Damit von einer Leistung i.S.d. Umsatzsteuerrechts ausgegangen werden kann, muss zwischen der Leistung und dem erhaltenen Gegenwert ein unmittelbarer Zusammenhang bestehen. Ob dies der Fall ist, bestimmt sich in erster Linie nach dem Rechtsverhältnis, das der Leistung zugrunde liegt. Nach Ansicht des BFH genügt es dabei regelmäßig, wenn der Unternehmer als Geschäftsführer ohne Auftrag tätig wird und einen Aufwendungsersatz erhält.

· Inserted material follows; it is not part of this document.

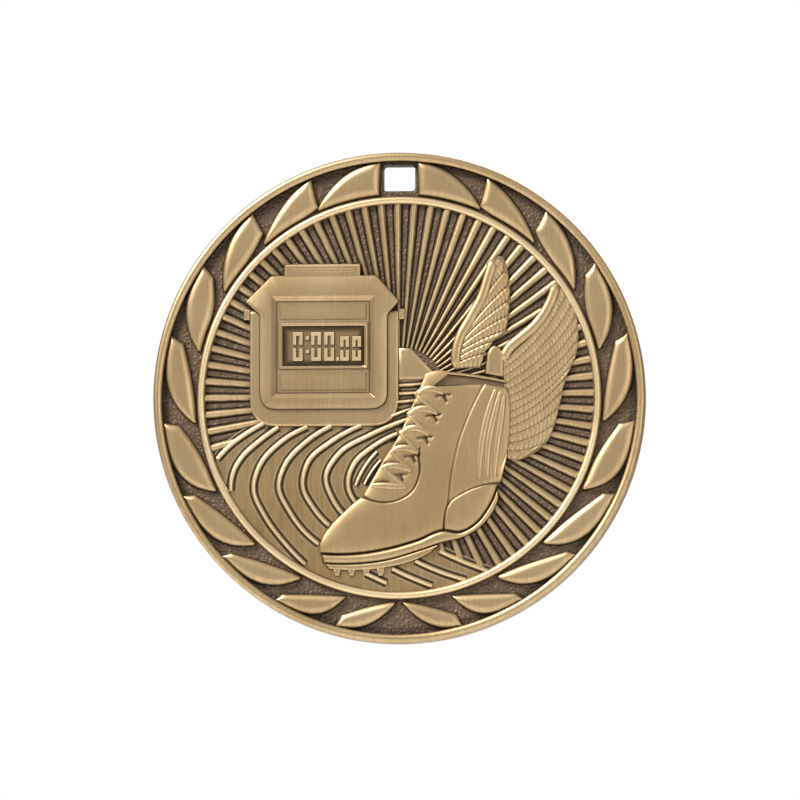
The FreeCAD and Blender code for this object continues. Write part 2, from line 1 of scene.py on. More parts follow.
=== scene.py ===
"""A two-inch antique-gold track medal: every feature of its relief as its own sculpted surface.

Plan points are millimetres from the disc's centre, with u to the viewer's right and v up; heights are
millimetres above the sunken field. `MedalFrame` carries them into the shared frame, in metres, where
the picture faces -Y and +Z is up.
"""

import logging
import math
from contextlib import AbstractContextManager, contextmanager
from dataclasses import dataclass, field
from enum import Enum
from typing import Iterable, Iterator, Optional, Sequence

import bpy
import numpy as np
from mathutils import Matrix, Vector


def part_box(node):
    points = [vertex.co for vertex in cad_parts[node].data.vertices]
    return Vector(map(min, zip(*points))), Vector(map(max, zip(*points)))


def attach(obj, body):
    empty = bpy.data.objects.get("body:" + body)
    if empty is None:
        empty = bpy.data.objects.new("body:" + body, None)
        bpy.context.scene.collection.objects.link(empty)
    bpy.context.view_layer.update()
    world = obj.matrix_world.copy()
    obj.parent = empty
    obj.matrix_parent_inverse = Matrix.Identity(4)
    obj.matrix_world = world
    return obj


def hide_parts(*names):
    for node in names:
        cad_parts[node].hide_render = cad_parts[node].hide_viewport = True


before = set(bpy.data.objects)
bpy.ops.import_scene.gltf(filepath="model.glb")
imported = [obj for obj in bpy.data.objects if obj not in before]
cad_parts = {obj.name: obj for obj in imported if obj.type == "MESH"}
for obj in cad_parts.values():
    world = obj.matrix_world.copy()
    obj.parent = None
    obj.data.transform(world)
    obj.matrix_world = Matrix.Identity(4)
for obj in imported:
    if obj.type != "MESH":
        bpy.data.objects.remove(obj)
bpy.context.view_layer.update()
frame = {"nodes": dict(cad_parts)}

MM = 0.001
# Heights in mm: a piece's underside, just below the field, and the gap between a surface and what it covers.
FOOT = -0.05
SKIN = 0.012
# Power that makes an arch or a crest round, and the smallest number that is divided by.
ROUNDNESS = 0.7
NEARLY_ZERO = 1e-9
LOG = logging.getLogger("medal")
Points = Sequence[tuple[float, float]]
Array = np.ndarray


class Slot(Enum):
    """The record's material slots."""

    GOLD = "antique_gold"
    FIELD = "recessed_field"


class Finish(Enum):
    """The finishes that the medal's pieces wear."""

    RELIEF = "relief_gold"
    BRIGHT = "bright_gold"
    SATIN = "satin_gold"
    TRACK = "track_gold"
    RECESS = "pebbled_recess"


# ---------------------------------------------------------------- frame and meshes


@dataclass(frozen=True)
class MedalFrame:
    """Where the disc stands in the shared frame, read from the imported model.

    Attributes:
        centre_x: the disc centre's X, in metres.
        centre_z: the disc centre's Z, in metres.
        field_y: the sunken field's Y, in metres.
        back_y: the back face's Y, in metres.
        radius: the disc's radius, in mm.
    """

    centre_x: float
    centre_z: float
    field_y: float
    back_y: float
    radius: float

    @classmethod
    def from_cad(cls) -> "MedalFrame":
        """Reads the blank's box and returns the frame of the disc."""
        low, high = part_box("medal_body")
        return cls((low[0] + high[0]) / 2, (low[2] + high[2]) / 2, low[1], high[1], (high[0] - low[0]) / 2 / MM)

    def place(self, plan: Array, height: Array) -> Array:
        """Carries plan points and heights into the shared frame.

        Args:
            plan: (..., 2) plan points in mm.
            height: (...) heights above the field in mm.

        Returns:
            (..., 3) points in metres.
        """
        x = self.centre_x + plan[..., 0] * MM
        z = self.centre_z + plan[..., 1] * MM
        return np.stack([x, self.field_y - height * MM, z], axis=-1)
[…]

Der BFH bejahte dies im vorliegenden Fall. Bevor ein Unternehmer gegen unlautere Wettbewerbshandlungen eines Mitbewerbers vorgeht, soll er diesen gem. § 12 Abs. 1 Satz 1 UWG abmahnen und ihm Gelegenheit geben, die Auseinandersetzung durch Abgabe einer Unterlassungsverpflichtung zu beenden. Der abmahnende Unternehmer kann hierfür gem. § 12 Abs. 1 Satz 2 UWG Ersatz der erforderlichen Aufwendungen verlangen.

Bereits in der Vergangenheit hatte der BFH entschieden, dass ein Abmahnverein eine steuerpflichtige Leistung erbringe. Im vorliegenden Fall könne nichts anderes gelten. Die Abmahnung dient nach der Rechtsprechung der Zivilgerichte i.d.R. dem Interesse beider Parteien. Sie soll die Auseinandersetzung auf einfache, kostengünstige Weise vorprozessual beenden. So soll ein Rechtsstreit vermieden werden. Folglich habe die Klägerin ihren Mitbewerbern einen konkreten Vorteil verschafft. Dieser führe zu einem Verbrauch i.S.d. Mehrwertsteuerrechts.

Folgen für die Praxis

Aus Sicht eines Durchschnittsverbrauchers wird eine erhaltene Abmahnung wohl kaum als wirtschaftlicher Vorteil erscheinen. Der durchschnittliche Empfänger einer Abmahnung wird diese sicher eher als Belastung denn als wirtschaftlichen Vorteil betrachten. So wird auch eine Mahnung nicht als steuerpflichtige Leistung eingestuft (vgl. Abschn. 1.3 Abs. 6 Satz 2 UStAE). Doch auch diese Mahnung dient letztlich der Vermeidung einer weiteren gerichtlichen Auseinandersetzung. Auch wenn diese Entscheidung nur schwer zu überzeugen vermag, werden Unternehmer nicht umhinkommen, sie zu beachten. Der Abmahnende muss Umsatzsteuer auf die Aufwendungen, die er vom Abgemahnten erstattet erhält, an sein Finanzamt abführen. Ferner muss er dem Abgemahnten eine entsprechende Rechnung ausstellen. Erhält der Abgemahnte keine ordnungsgemäße Rechnung, hat er hinsichtlich der Zahlung, die er zu leisten hat, ein zivilrechtliches Zurückbehaltungsrecht. Unklar ist noch, wie die Finanzverwaltung mit Abmahnungen nach dem UWG umgehen wird, die in der Vergangenheit erfolgt sind.

Ob diese Rechtsprechung aus dem Bereich des UWG auch auf andere Bereiche wie beispielsweise das Markenrecht oder das Urheberrecht übertragbar ist, erscheint äußerst zweifelhaft. Abmahnungen in diesen Bereichen dienen der Abwehr eines Eingriffs des Abgemahnten in das geistige Eigentum des Abgemahnten. Abmahnende wollen dem Rechteverletzer sicher keinen Vorteil verschaffen. Eine Entscheidung des BFH zu Abmahnungen in diesen Bereichen existiert bislang nicht. Ebenso wenig existieren entsprechende Verwaltungsanweisungen. Eine klare Abgrenzung wäre wünschenswert.